Aston was first mentioned in the Domesday Book in 1086 as "Estone", having a mill, a priest and therefore probably a church, woodland and ploughland. The Church of Saints Peter and Paul was built in medieval times to replace an earlier church. The body of the church was rebuilt by J. A. Chatwin during the period 1879 to 1890; the 15th century tower and spire, which was partly rebuilt in 1776, being the only survivors of the medieval building.
The ancient parish of Aston (known as Aston juxta Birmingham) was large. It was separated from the parish of Birmingham by AB Row, which currently exists in the Eastside of the city at just 50 yards in length. It was included in the borough of Birmingham in 1906, and a further part, Saltley was added in 1911.
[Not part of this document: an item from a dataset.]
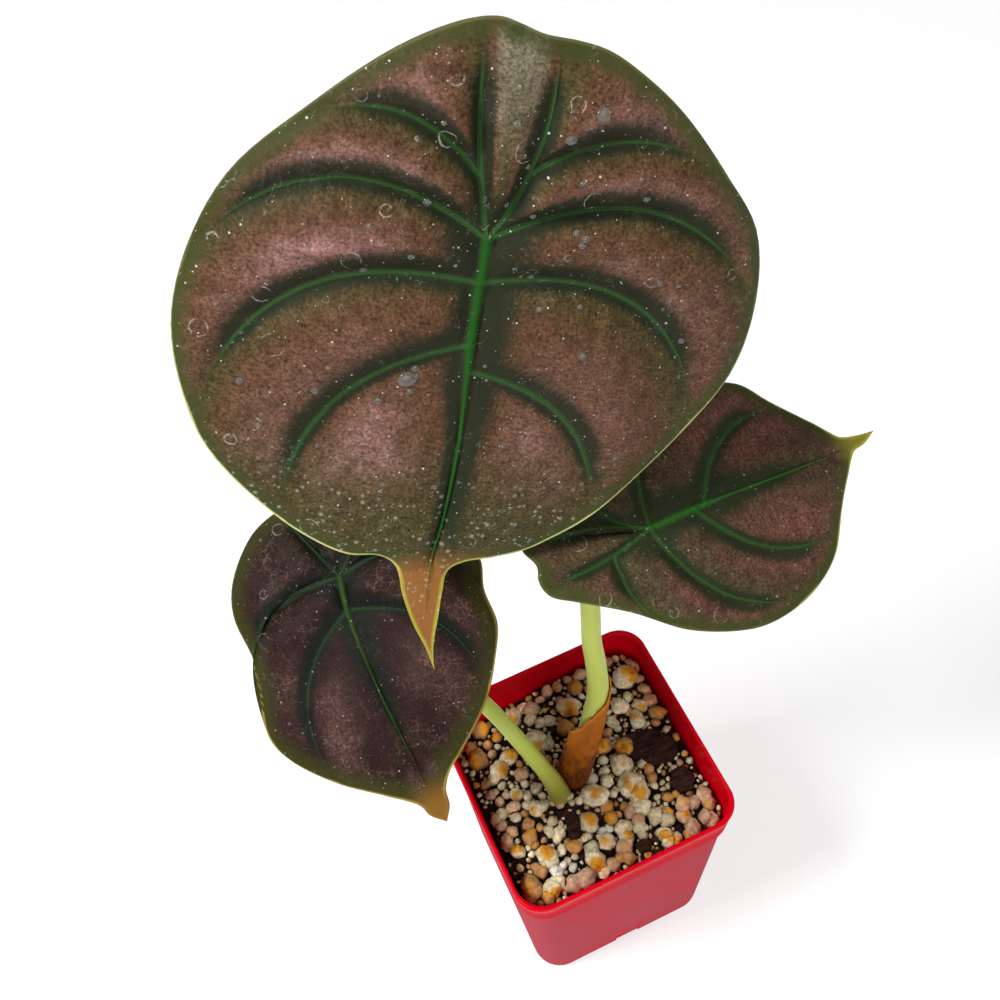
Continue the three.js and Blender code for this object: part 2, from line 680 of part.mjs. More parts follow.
const footRadius = (extra) => [[0, extra], [1, extra]];
const sheathReach = PETIOLES.big.radii[1][1] + SHEATH.gap + SHEATH.flare + SHEATH.thickness;
const stemHoles = [
  makeStem(PETIOLES.right, HOLE_GAP),
  makeStem(PETIOLES.left, HOLE_GAP),
  makeStem({ path: PETIOLES.big.path.slice(0, 4), radii: footRadius(sheathReach) }, HOLE_GAP),
].map(toSolid);

addPart('pot', makePot(), finish('#d4061f', 0.38));
addPart('potting_mix', toGeometry(cutAll(mixBody(0), stemHoles)), finish('#2a1c18', 0.95));
addPart('pumice_bed', makePumice(stemHoles), finish('#d8ccb0', 0.9));
BARK_CHIPS.forEach((chip, index) => addPart(`bark_chip_${index + 1}`, barkSlab(chip, 0), finish('#2a1818', 0.85)));
addPart('petiole_big', makeStem(PETIOLES.big), finish('#b8cc5c', 0.45));
addPart('petiole_right', makeStem(PETIOLES.right), finish('#aac455', 0.45));
addPart('petiole_left', makeStem(PETIOLES.left), finish('#a8c04c', 0.45));
addPart('dried_sheath', makeSheath(), finish('#8a4510', 0.7));
addPart('blade_big', makeBlade(BLADES.big), finish('#6b4444', 0.4));
addPart('blade_right', makeBlade(BLADES.right), finish('#5a3a38', 0.4));
addPart('blade_left', makeBlade(BLADES.left), finish('#3a2428', 0.4));

export default group;
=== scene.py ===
"""Visual model of a potted red secret alocasia.

A square nursery pot of red polypropylene holds a dark gritty mix, topped with pumice and bark chips. Three
quilted, shield-shaped leaves stand on fleshy petioles, the tallest wrapped at its foot in a dried sheath.
Every size in a class is in millimetres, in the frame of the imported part; meshes are in metres.
"""

import logging
import math
from dataclasses import dataclass, field
from enum import Enum

import bmesh
import bpy
import numpy as np
from mathutils import Euler, Matrix, Vector, noise
from mathutils.kdtree import KDTree


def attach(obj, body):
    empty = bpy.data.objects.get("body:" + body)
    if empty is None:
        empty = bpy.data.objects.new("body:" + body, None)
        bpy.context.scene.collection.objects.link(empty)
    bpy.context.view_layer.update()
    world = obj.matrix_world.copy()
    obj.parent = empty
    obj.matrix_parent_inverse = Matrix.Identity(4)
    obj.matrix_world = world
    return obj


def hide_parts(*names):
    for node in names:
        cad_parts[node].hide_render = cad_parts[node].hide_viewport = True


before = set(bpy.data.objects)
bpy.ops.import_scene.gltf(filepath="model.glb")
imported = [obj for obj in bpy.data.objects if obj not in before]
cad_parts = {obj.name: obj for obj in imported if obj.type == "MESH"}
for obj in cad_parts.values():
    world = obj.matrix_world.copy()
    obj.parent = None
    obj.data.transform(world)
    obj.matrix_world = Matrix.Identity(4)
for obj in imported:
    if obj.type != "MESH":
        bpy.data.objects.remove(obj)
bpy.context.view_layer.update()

logging.basicConfig(level=logging.INFO, format="%(message)s")
log = logging.getLogger("alocasia")

MM = 0.001
BODY = "root"

Colour = tuple[float, float, float, float]
Point = tuple[float, float, float]
Plan = tuple[float, float]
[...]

Old buildings which became popular within Aston included the Aston Hippodrome and the Bartons Arms public house. Gospel Hall on Park Lane was opened in 1892 and demolished in the 1970s to be rebuilt at the top of Park Lane in 1979. The original hall had a seating capacity of 73. Another meeting place was the Ellen Knox Memorial Hall which was next door to the Midland Vinegar Brewery. The brewery was owned by the Midland Brewery Company was built around 1877. It was located on Upper Thomas Street. The brewery was a three-storey brick building with rounded corners and semi-circular windows. The roof was slated. Other industry that was located in Aston include the Premier Motor Works which produced cars during the early 20th century. The works were situated at the junction of Aston Road and Dartmouth Street. On Miller Street was a tramcar depot which had a storage capacity of 104 tramcars. It opened in 1904.
Aston University. Its campus is not in Aston but far south of Aston in Birmingham city centre.
Aston underwent large scale redevelopment following the Second World War. South Aston was designated a renewal area whilst a new town to the west of this. This became "Newtown" and is a large estate consisting of sixteen tower blocks, five of which have since been demolished. The project was approved in 1968. Three 20-storey tower blocks on the complex contained 354 flats alone.
Today, Aston gives its name to Aston Villa F.C. and Aston University (the campus of which is not in Aston but to the far south of Aston in Birmingham city centre). Aston University is one of four universities in Birmingham. Aston Villa have played at Villa Park since 1897, and it has traditionally been one of the largest football grounds in England that has staged many notable matches at club and international level. The park has also hosted other sports and events including international level rugby league and rugby union.This is one of the main attractions in this town.
Much of Aston consists of terraced houses that were built around the end of the 19th century and the beginning of the 20th century. Some of these houses were demolished in the late 1960s to make way for the Aston Expressway, which links Birmingham city centre to the M6 motorway. In the late 1950s, Aston was the location of the famous 'Venus Baby' case of Cynthia Appleton (87 Fentham Road).
By the early 1980s, Aston was suffering from severe deprivation with many of the terraced houses being outdated for the requirements of the time. Many of them lacked bathrooms and indoor toilets, whilst the vast majority were suffering from decay as a result of a lack of maintenance. There was speculation that the homes would be demolished, but Birmingham City Council made money available to the homeowners for them to be brought up to modern standards.
From 2001 to 2011, Aston underwent a £54 million Birmingham regeneration project named "Aston Pride", as part of the New Deal for Communities scheme in 2001. Many improvements were made, including reducing burglary, robbery and vehicle crime; spending £4 million on a health centre; and helping more than 1300 people find work (more than the target of 400).